Auf der anderen Seite stehen die Hochschulen in der Pflicht ihren Beitrag für eine weiterbildungsaktive Gesellschaft zu leisten. Dazu gehört unter an­derem neue berufsbegleitende Studiengänge zu entwickeln, sich auf die spezifischen Bedürfnisse berufstätiger, auch älterer Studentinnen und Studenten einzustellen und die Lehre und ihre Anerkennung in der Wissen­schaftsgemeinde zu stärken. Wir wollen, dass Bund und Länder die Hoch­schulen gemeinsam so ausstatten, dass allen Studier­willigen der Zugang zum konsekutiven wie zum späteren berufsbegleitenden Master-Studien­gang ermöglicht wird. Diese Maßnahmen könnten einen wichtigen Schub für mehr Weiterbildung auch an den Hochschulen bringen.

In der Politik bekommt das Feld der Weiterbildung leider oft noch nicht die Aufmerksamkeit, die ihm angesichts der gesellschaftlichen Herausforderun­gen eigent­lich zukommen müsste. Und bei den Hochschulen beobachte ich häufig noch eine gewisse Scheu, sich für neue Zielgruppen zu öffnen und eine gewisse Schwerfäl­ligkeit, die gewohnten und bewährten Bahnen zu veranlassen.
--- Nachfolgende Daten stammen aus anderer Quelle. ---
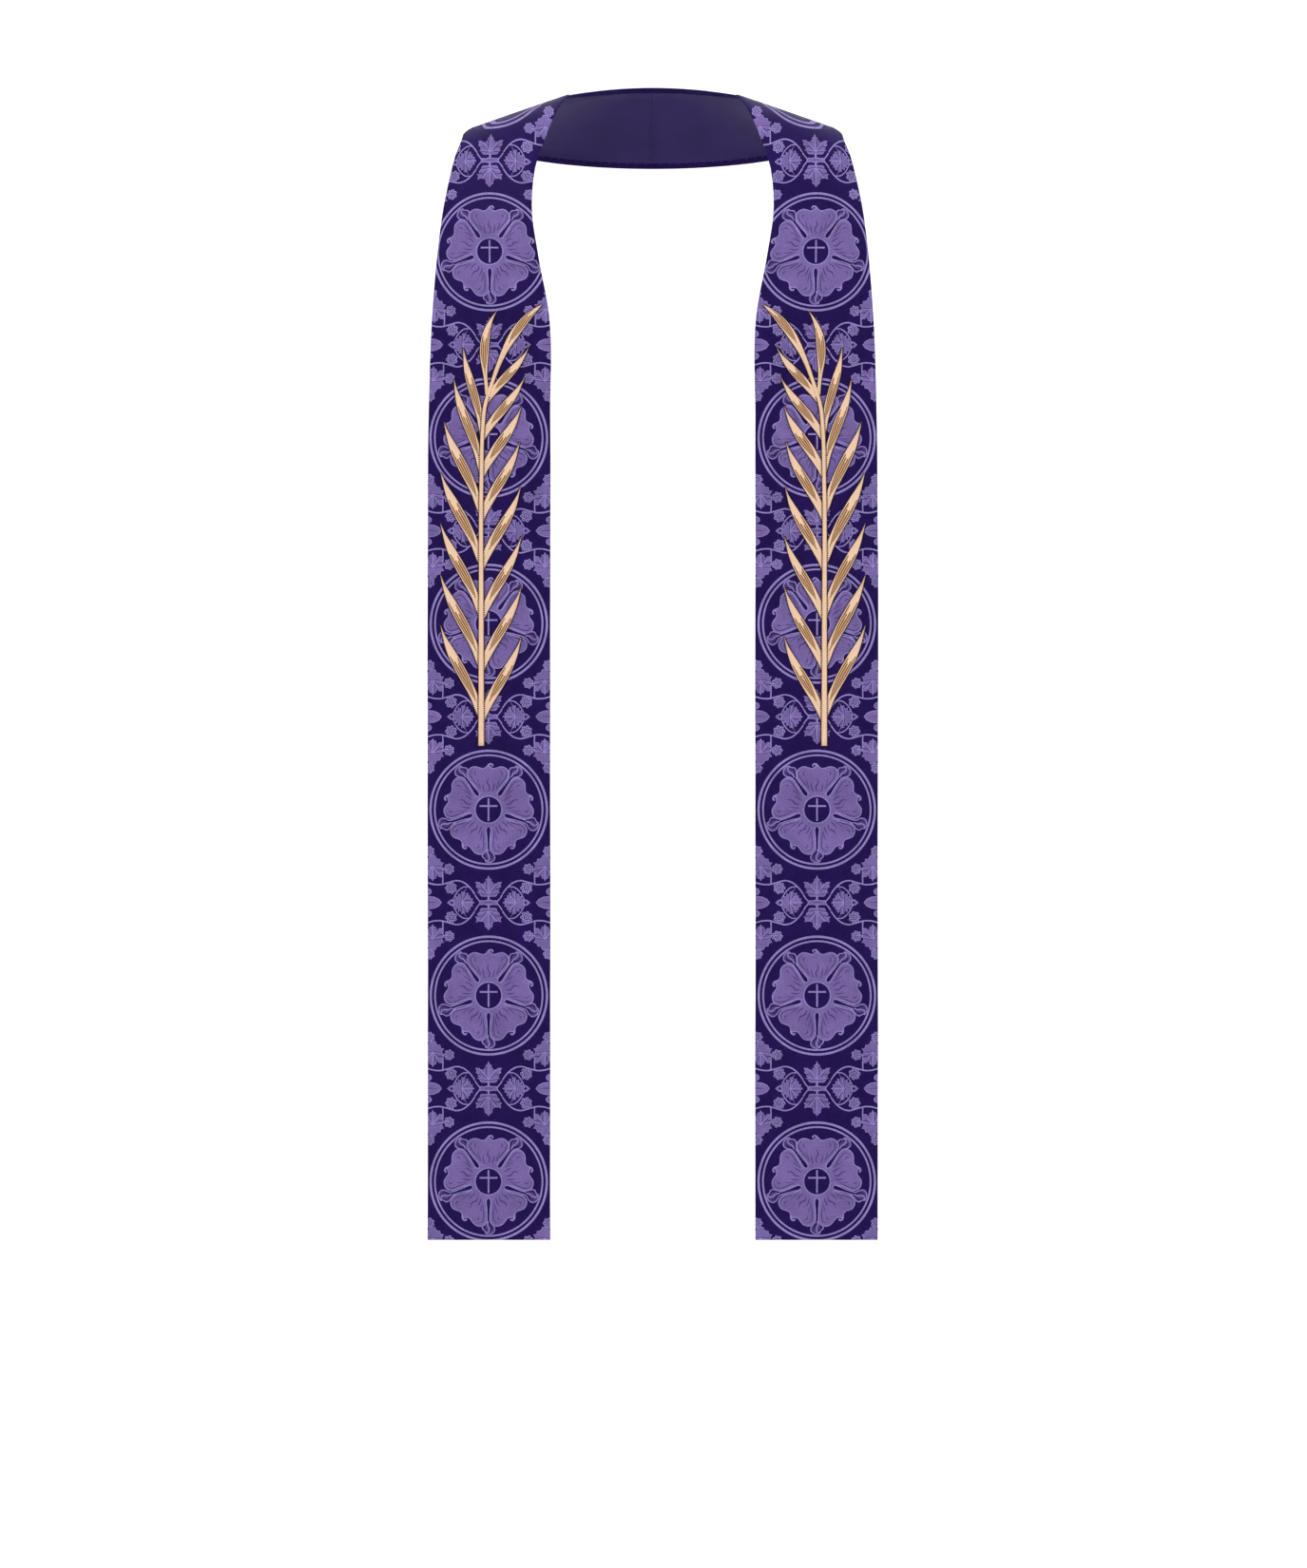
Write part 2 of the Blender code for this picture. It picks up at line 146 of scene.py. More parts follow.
class Cloth:
    """The outer face of one panel. A point on it has a height, measured along the panel's middle
    line from the hem to the seam at the nape, and a share across, from -1 at the neck to 1."""

    SAMPLES = 1600
    # The hang is never quite flat: long shallow waves, as (wavelength, depth) in millimetres
    WAVES = ((430.0, 0.9), (210.0, 0.45), (120.0, 0.2))
    CALM_RUN = 250.0
    # Over the shoulder a length of cloth shows at least this share of it in figure
    LEAST_RISE = 0.45
    # The brocade is eased in a little over the chest: its figure is closed up by the first, at
    # distances before the ridge, and moved out by the second, at heights
    EASED_UP = ((60.0, 1.0), (95.0, 1.035), (190.0, 1.035), (225.0, 1.0))
    EASED_OUT = ((850.0, 0.0), (1000.0, 2.2))
    # The most by which the figure is tilted against a row, and how far out that goes on growing
    MOST_TILT, TILT_SHARE = 1.5, 1.2
    HALVINGS = 40

    def __init__(self, phase):
        self.phase = phase
        sections = [front_section(row) for row in reversed(FRONT_SECTIONS)]
        sections += [back_section(angle) for angle in BACK_ANGLES]
        inner = np.array([s[0] for s in sections])
        outer = np.array([s[1] for s in sections])
        crown = np.array([[s[2]] for s in sections])
        middle = (inner + outer) / 2
        knots = np.concatenate([[0.0], np.cumsum(np.linalg.norm(np.diff(middle, axis=0), axis=1))])
        table = np.hstack([inner, outer, crown])
        fine = smooth_curve(knots, table, np.linspace(0.0, knots[-2], self.SAMPLES))
        middle = (fine[:, 0:3] + fine[:, 3:6]) / 2
        step = np.diff(middle, axis=0)
        run = np.linalg.norm(step, axis=1)
        self.height = np.concatenate([[0.0], np.cumsum(run)])
        self.length = float(self.height[-1])
        across = fine[:, 3:6] - fine[:, 0:3]
        normal = np.cross(across, np.gradient(middle, axis=0))
        normal[-1, 0] = 0.0
        normal /= np.linalg.norm(normal, axis=1)[:, None]
        self.rows = np.hstack([fine, normal])
        # The brocade is cut on the straight grain, so down the front its figure stays upright and
        # the panel's edges run across it. Behind the shoulder the figure follows the panel.
        self.ridge = float(self.height[np.argmax(middle[:, 2])])
        front = self.height < self.ridge
        slope = step[:, 2] / run
        rise = np.where(front[1:], np.maximum(slope, self.LEAST_RISE), 1.0)
        rise *= np.interp(self.ridge - self.height[1:], *zip(*self.EASED_UP))
        self.grain_up = np.concatenate([[0.0], np.cumsum(rise * run)])
        behind = (self.height - self.ridge) / (self.length - self.ridge)
        out = middle[:, 0] - FRONT_MIDDLE_X + np.interp(self.height, *zip(*self.EASED_OUT))
        fade = np.cos(np.clip(behind, 0.0, 1.0) * math.pi / 2) ** 2
        self.grain_out = np.where(front, out, np.interp(self.ridge, self.height, out) * fade)
        # Where a row of the panel runs aslant over the shoulder, the figure still lies level
        drawn = np.clip(rise / np.maximum(slope, 0.01), 0.0, self.MOST_TILT)
        aslant = across[:, 2] / 2 * np.append(drawn, 1.0)
        self.grain_tilt = np.where(front, aslant, np.interp(self.ridge, self.height, aslant) * fade)

    def row(self, height):
        """(inner edge, outer edge, crown, outward direction) at each height."""
        read = [np.interp(height, self.height, self.rows[:, k]) for k in range(self.rows.shape[1])]
        rows = np.stack(read, axis=-1)
        return rows[..., 0:3], rows[..., 3:6], rows[..., 6:7], rows[..., 7:10]

    def half_width(self, height):
        """Half the width of the cloth at each height."""
        inner, outer, _, _ = self.row(height)
        return np.linalg.norm(outer - inner, axis=-1) / 2

    def waves(self, height, share):
        """How far the cloth stands off its even form."""
        total = 0.0
        for number, (length, depth) in enumerate(self.WAVES):
            turn = 2 * math.pi * height / length + self.phase * (number + 1.7) + 0.9 * share
            total = total + depth * np.sin(turn)
        calm = np.clip((self.ridge - height) / self.CALM_RUN, 0.0, 1.0)
        return total * calm * (0.35 + 0.65 * share**2)

    def point(self, height, share, off=0.0):
        """Points on the outer face, moved off it by a distance along its outward direction."""
        inner, outer, crown, normal = self.row(height)
        off = np.asarray(off, float) + self.waves(height, share)
        share = np.asarray(share, float)[..., None]
        middle = (inner + outer) / 2 + share * (outer - inner) / 2
        return middle + normal * (crown * (1 - share**2) + off[..., None])

    def share_at(self, out, height):
        """The share across at which a point of the brocade's figure lies at a height."""
        return (out - np.interp(height, self.height, self.grain_out)) / self.half_width(height)

    def on_cloth(self, out, up):
        """(height, share) of points of the brocade's figure, given in its flat length: the height
        is found by halving the panel's length again and again."""
        low, high = np.zeros_like(up), np.full_like(up, self.length)
        for _ in range(self.HALVINGS):
            height = (low + high) / 2
            tilt = np.clip(self.share_at(out, height), -self.TILT_SHARE, self.TILT_SHARE)
            tilt *= np.interp(height, self.height, self.grain_tilt)
            over = np.interp(height, self.height, self.grain_up) + tilt > up
            low, high = np.where(over, low, height), np.where(over, height, high)
        return height, self.share_at(out, height)


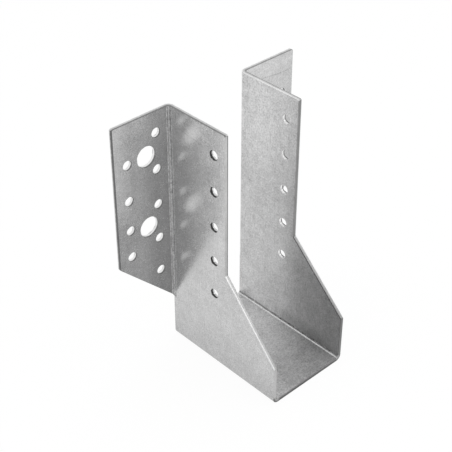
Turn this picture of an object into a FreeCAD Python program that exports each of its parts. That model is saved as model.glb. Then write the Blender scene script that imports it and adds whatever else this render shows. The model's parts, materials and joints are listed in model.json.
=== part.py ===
# Joist hanger, folded from one blank of galvanised steel sheet.
#
# A joist end drops into an open-topped stirrup: a seat with a side plate folded up
# on each hand. Behind the joist each side plate is folded outwards into a header
# flange, which is nailed or bolted to the beam. The front of the side plates is cut
# back above the seat by a slant, and the lower edge of each flange is cut at an angle,
# as the blank is sheared.
#
# Frame: +Z up, +Y towards the beam, X across the joist. The origin is on the underside
# of the seat, in the middle of the hanger's footprint. All lengths are in millimetres.

import FreeCAD
import Part

import math
import os

# Sheet and folds
sheet = 2.0               # thickness of the sheet
fold_inside = 1.2         # inside radius of all four folds
corner = 1.0              # rounding of the blank's outer corners

# Stirrup
joist_width = 45.0        # clear width between the side plates
joist_height = 137.0      # from the top of the seat to the top edge
depth = 75.0              # from the beam's face to the front edge of the seat
upper_depth = 40.0        # from the beam's face to the upper front edge
lip_height = 27.5         # underside to the top of the right plate's upright front edge
lip_height_left = 22.5    # the same on the left plate, which is sheared lower in front
slant_top = 60.5          # underside to the end of the slant
edge_setback = 1.6        # back edge of seat and plates, in front of the beam's face

# Header flanges
flange_reach = 35.5       # from the side plate's inner face to the tip of the flange
flange_foot = 26.5        # height where the lower edge runs into the side plate
flange_angle = 45.0       # slope of the lower edge, in degrees
fold_end = 4.0            # how far above the foot the fold itself ends

# Holes
nail_hole = 5.0           # diameter of every nail hole
bolt_hole = 11.0          # diameter of every bolt hole
nail_pitch = 20.0         # spacing of the nails in a regular column
nail_rows = 5             # nails in a regular column
hole_edge = 2.5           # least metal between a flange hole and the lower edge

inner_nail_x = 10.2       # inner flange column, from the side plate's inner face
inner_nail_drop = 11.5    # its first nail, below the top edge
outer_nail_x = 7.7        # outer flange column, in from the tip
outer_nail_drops = (22.0, 42.0, 59.0, 74.5)   # its nails, below the top edge
bolt_x = 16.5             # bolts, from the side plate's inner face
bolt_drops = (22.0, 62.0)                     # the bolts, below the top edge
joist_nail_edge = 7.5     # side plate nails, behind the upper front edge
joist_nail_drop = 13.5    # their first nail, below the top edge

# Lines that the sizes give
inner_x = joist_width / 2.0
outer_x = inner_x + sheet
tip_x = inner_x + flange_reach
fold_outside = fold_inside + sheet
top_z = sheet + joist_height
beam_y = depth / 2.0
front_y = -depth / 2.0
upper_front_y = beam_y - upper_depth
edge_y = beam_y - edge_setback
fold_y = beam_y - fold_outside          # where a side plate ends and its fold begins
step_z = flange_foot + fold_end
over = 5.0                              # how far a trimming outline runs past the metal


def lower_edge(x):
    """Height of a flange's slanted lower edge at the distance x from the middle."""
    return flange_foot + (x - outer_x) * math.tan(math.radians(flange_angle))


def outline(corners, place):
    """Closed face through corners (u, v, radius), with a tangent arc at each radius."""
    count = len(corners)
    starts, ends, arcs = [], [], []
    for i, (u, v, radius) in enumerate(corners):
        here = FreeCAD.Vector(u, v, 0)
        before = FreeCAD.Vector(corners[i - 1][0], corners[i - 1][1], 0)
        after = FreeCAD.Vector(corners[(i + 1) % count][0], corners[(i + 1) % count][1], 0)
        to_before = (before - here).normalize()
        to_after = (after - here).normalize()
        if not radius:
            starts.append(here)
            ends.append(here)
            arcs.append(None)
            continue
        half = to_before.getAngle(to_after) / 2.0
        run = radius / math.tan(half)
        centre = here + (to_before + to_after).normalize() * (radius / math.sin(half))
        middle = centre + (here - centre).normalize() * radius
        starts.append(here + to_before * run)
        ends.append(here + to_after * run)
        arcs.append(middle)
    edges = []
    for i in range(count):
        if arcs[i] is not None:
            edges.append(Part.Arc(place(starts[i]), place(arcs[i]), place(ends[i])).toShape())
        leave, meet = place(ends[i]), place(starts[(i + 1) % count])
        if leave.distanceToPoint(meet) > 1e-6:      # two arcs can follow each other directly
            edges.append(Part.LineSegment(leave, meet).toShape())
    return Part.Face(Part.Wire(edges))


def stirrup():
    """The seat and both side plates: a U of sheet, each half trimmed to its plate's outline."""
    section = outline(
        [
            (-outer_x, top_z, 0), (-outer_x, 0, fold_outside), (outer_x, 0, fold_outside),
            (outer_x, top_z, 0), (inner_x, top_z, 0), (inner_x, sheet, fold_inside),
            (-inner_x, sheet, fold_inside), (-inner_x, top_z, 0),
        ],
        lambda p: FreeCAD.Vector(p.x, front_y, p.y),
    )
    channel = section.extrude(FreeCAD.Vector(0, edge_y - front_y, 0))
    halves = []
    for hand, lip in ((-1, lip_height_left), (1, lip_height)):
        side = outline(
            [
                (front_y, -over, 0), (edge_y, -over, 0), (edge_y, step_z, 0),
                (fold_y, step_z, 0), (fold_y, top_z, 0), (upper_front_y, top_z, corner),
                (upper_front_y, slant_top, corner), (front_y, lip, corner),
            ],
            lambda p: FreeCAD.Vector(0, p.x, p.y),
        )
        reach = FreeCAD.Vector(hand * (outer_x + over), 0, 0)
        halves.append(channel.common(side.extrude(reach)))
    return halves[0].fuse(halves[1])


def flange(hand):
    """One fold and its header flange, on the side that hand (-1 or 1) gives."""
    section = outline(
        [
            (inner_x, fold_y, 0), (inner_x, beam_y, fold_outside), (tip_x, beam_y, 0),
            (tip_x, beam_y - sheet, 0), (outer_x, beam_y - sheet, fold_inside),
            (outer_x, fold_y, 0),
        ],
        lambda p: FreeCAD.Vector(hand * p.x, p.y, 0),
    )
    bent = section.extrude(FreeCAD.Vector(0, 0, top_z))
    blank = outline(
        [
            (inner_x - over, top_z, 0), (tip_x, top_z, corner), (tip_x, lower_edge(tip_x), corner),
            (outer_x, flange_foot, 0), (outer_x, step_z, 0), (inner_x - over, step_z, 0),
        ],
        lambda p: FreeCAD.Vector(hand * p.x, fold_y - over, p.y),
    )
    return bent.common(blank.extrude(FreeCAD.Vector(0, fold_outside + 2 * over, 0)))


def header_holes():
    """Punches through both flanges: two columns of nails and the bolts between them."""
    punches = []
    inner = [(inner_x + inner_nail_x, inner_nail_drop + row * nail_pitch, nail_hole)
             for row in range(nail_rows)]
    outer = [(tip_x - outer_nail_x, drop, nail_hole) for drop in outer_nail_drops]
    bolts = [(inner_x + bolt_x, drop, bolt_hole) for drop in bolt_drops]
    for x, drop, size in inner + outer + bolts:
        z = top_z - drop
        if z - size / 2.0 - hole_edge < lower_edge(x):
            continue                    # a short flange has no metal for this one
        for hand in (-1, 1):
            start = FreeCAD.Vector(hand * x, fold_y - over, z)
            punches.append(Part.makeCylinder(size / 2.0, fold_outside + 2 * over, start,
                                             FreeCAD.Vector(0, 1, 0)))
    return punches


def joist_holes():
    """Punches through both side plates at once, in one column of nails."""
    punches = []
    y = upper_front_y + joist_nail_edge
    for row in range(nail_rows):
        z = top_z - joist_nail_drop - row * nail_pitch
        if z - nail_hole / 2.0 < fold_outside:
            continue                    # a low stirrup has no flat plate for this one
        start = FreeCAD.Vector(-outer_x - over, y, z)
        punches.append(Part.makeCylinder(nail_hole / 2.0, 2 * (outer_x + over), start,
                                         FreeCAD.Vector(1, 0, 0)))
    return punches


def joist_hanger():
    """The whole folded and punched sheet, as one solid."""
    body = stirrup().fuse([flange(-1), flange(1)]).removeSplitter()
    body = body.cut(header_holes() + joist_holes())
    return body.Solids[0] if len(body.Solids) == 1 else body


os.makedirs("parts", exist_ok=True)
hanger = joist_hanger()
print("solids", len(hanger.Solids), "valid", hanger.isValid(), "volume", round(hanger.Volume, 1))
hanger.exportStep("parts/joist_hanger.step")
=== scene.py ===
"""Looks of a joist hanger: one blank of galvanised steel sheet, punched and folded.

The blank is worked out flat: its outline, its holes and the lines where it is folded. A
fold map then carries every point of it to its place on the finished hanger, so that edges,
holes and folds stay in step.

Flat coordinates, in metres: s runs up the side plates and across the seat, from the left
plate's top edge to the right one's, with 0 in the middle of the seat. q runs from the
front edge to the back and on across the flanges. w is the height above the middle of the
sheet, towards the joist and, on the flanges, towards the beam.
"""
import json
import logging
import math
from dataclasses import dataclass
from enum import Enum
from functools import partial, reduce
from typing import NamedTuple

import bpy
import numpy as np
from bpy.types import ID, Material, Node, NodeSocket, NodeTree, Object, bpy_prop_collection
from mathutils import Matrix, Vector
from mathutils.geometry import delaunay_2d_cdt


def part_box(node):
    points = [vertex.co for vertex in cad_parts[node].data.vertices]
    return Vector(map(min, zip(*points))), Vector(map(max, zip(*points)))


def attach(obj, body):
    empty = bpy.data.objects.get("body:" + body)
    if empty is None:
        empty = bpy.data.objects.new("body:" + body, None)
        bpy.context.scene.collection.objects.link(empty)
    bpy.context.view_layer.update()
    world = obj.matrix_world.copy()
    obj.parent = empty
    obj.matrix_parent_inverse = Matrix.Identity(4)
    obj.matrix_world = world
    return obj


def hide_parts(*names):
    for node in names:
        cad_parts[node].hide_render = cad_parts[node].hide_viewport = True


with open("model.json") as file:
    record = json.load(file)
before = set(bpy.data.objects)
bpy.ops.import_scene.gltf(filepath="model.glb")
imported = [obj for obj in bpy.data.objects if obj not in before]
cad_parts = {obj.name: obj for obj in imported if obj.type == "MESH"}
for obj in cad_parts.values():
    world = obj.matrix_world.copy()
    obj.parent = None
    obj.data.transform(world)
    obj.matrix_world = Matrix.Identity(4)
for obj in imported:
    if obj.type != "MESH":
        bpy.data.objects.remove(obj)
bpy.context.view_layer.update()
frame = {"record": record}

NODE = "joist_hanger"
BODY = "root"
QUARTER = math.pi / 2.0
MM = 1000.0
DECIMALS = 7
# The step for slopes and the least span, in metres, and what stands in for no rise.
TINY = 1e-6
LEAST_RISE = 1e-12
WHITE = (1.0, 1.0, 1.0, 1.0)
NOISE_MIDDLE = 0.5
# Half the step in w from face to face, and in s from hand to hand.
FACE_STEP = 0.0001
HAND_STEP = 0.001
# How squarely an edge faces the front or the back: the part of its normal along q.
SQUARE_ON = 0.9
ASLANT = 0.4
LOG = logging.getLogger(NODE)

Array = np.ndarray
# Centre on the blank and radius of each hole.
Holes = list[tuple[Array, float]]
# A place or a colour.
Triple = tuple[float, float, float]
# The two ends of a change, or the values that it goes between.
Pair = tuple[float, float]
# Where a soft band starts, is full, begins to fade and ends; FAR leaves that side open.
Band = tuple[float, float, float, float]
FAR = math.inf
WHOLE = (-FAR, -FAR, FAR, FAR)


class Face(Enum):
    """The two faces of the sheet, with the sign of w on each."""

    INNER = 1.0
    OUTER = -1.0


class Surface(Enum):
    """Index of the finish that a face of the mesh takes."""

    ZINC = 0
    CUT = 1


@dataclass(frozen=True)
class HangerSizes:
    """Driving sizes of the hanger, in metres; the overall ones come from the box of the imported
    part.
    """

    low: Triple
    high: Triple
    sheet: float = 0.0020
    fold_inside: float = 0.0012
    corner: float = 0.0010
    joist_width: float = 0.0450
    upper_depth: float = 0.0400
    lip_left: float = 0.0225
    lip_right: float = 0.0275
    slant_top: float = 0.0605
    edge_setback: float = 0.0016
    flange_foot: float = 0.0265
    foot_fillet: float = 0.0011
    fold_fade: float = 0.0030
    fold_start: float = 0.0021

    @property
    def outer_x(self) -> float:
        """Outer face of a side plate."""
        return self.joist_width / 2.0 + self.sheet

    @property
    def middle_radius(self) -> float:
        """Radius of a fold at the middle of the sheet."""
        return self.fold_inside + self.sheet / 2.0

    @property
    def fold_length(self) -> float:
        """Length of a fold along the middle of the sheet."""
        return self.middle_radius * QUARTER

    @property
    def half_seat(self) -> float:
        """Half the flat width of the seat, between its two folds."""
        return self.joist_width / 2.0 - self.fold_inside

    @property
    def fold_q(self) -> float:
        """Where a side plate ends and its flange fold begins."""
        return self.high[1] - self.sheet - self.fold_inside

    @property
    def edge_q(self) -> float:
        """Back edge of the seat and of the side plates' feet."""
        return self.high[1] - self.edge_setback

    @property
    def tip_q(self) -> float:
        """Tip of the flange on the flat blank."""
        return self.flange_q(self.high[0])

    def plate_s(self, height: float) -> float:
        """Distance s on the blank of a height on the side plate."""
        return self.half_seat + self.fold_length + height - self.sheet - self.fold_inside

    def flange_q(self, across: float) -> float:
        """Distance q on the blank of a distance across, from the middle, on a flange."""
        return self.fold_q + self.fold_length + across - self.outer_x - self.fold_inside


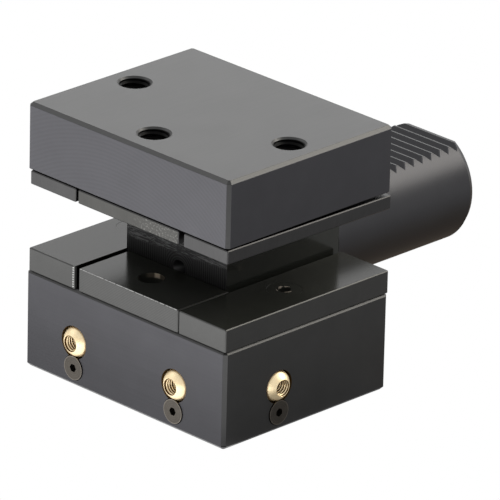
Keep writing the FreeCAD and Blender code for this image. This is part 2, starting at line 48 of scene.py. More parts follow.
# %% [markdown]
# ## The camera
#
# A camera that is placed by eye leaves every edge a little off. So this one was fitted to points of
# the photograph whose place on the holder is known, and then eased until the outline fitted too. It
# stands more than two metres away with a long lens, so upright edges stay nearly parallel. The fit
# gives the turn about Z, the height above the horizon, a small roll, and how many millimetres the
# lens axis passes from the frame's origin.

# %% Place the camera
PICTURE_PIXELS = 500
FOCAL_PIXELS = 7345.3
SENSOR_MM = 36.0
TURN = math.radians(44.825)
HEIGHT = math.radians(22.758)
ROLL = math.radians(1.371)
OFFSET_RIGHT = -12.17
OFFSET_UP = -6.735
DISTANCE = 2336.819
NEAREST_SEEN = 100.0
FARTHEST_SEEN = 20000.0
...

Sowohl die Politik als auch die Hochschulen stehen in der Pflicht, ihrer Verantwortung nachzukom­men und ihren Beitrag für eine weiterbildungsaktive Hochschule, die sich sozial öffnet, zu leisten. Eine gesell­schaftliche Verständigung über ein Leitbild für die Hochschule der Zukunft ist ein wichtiger Schritt auf diesem Weg.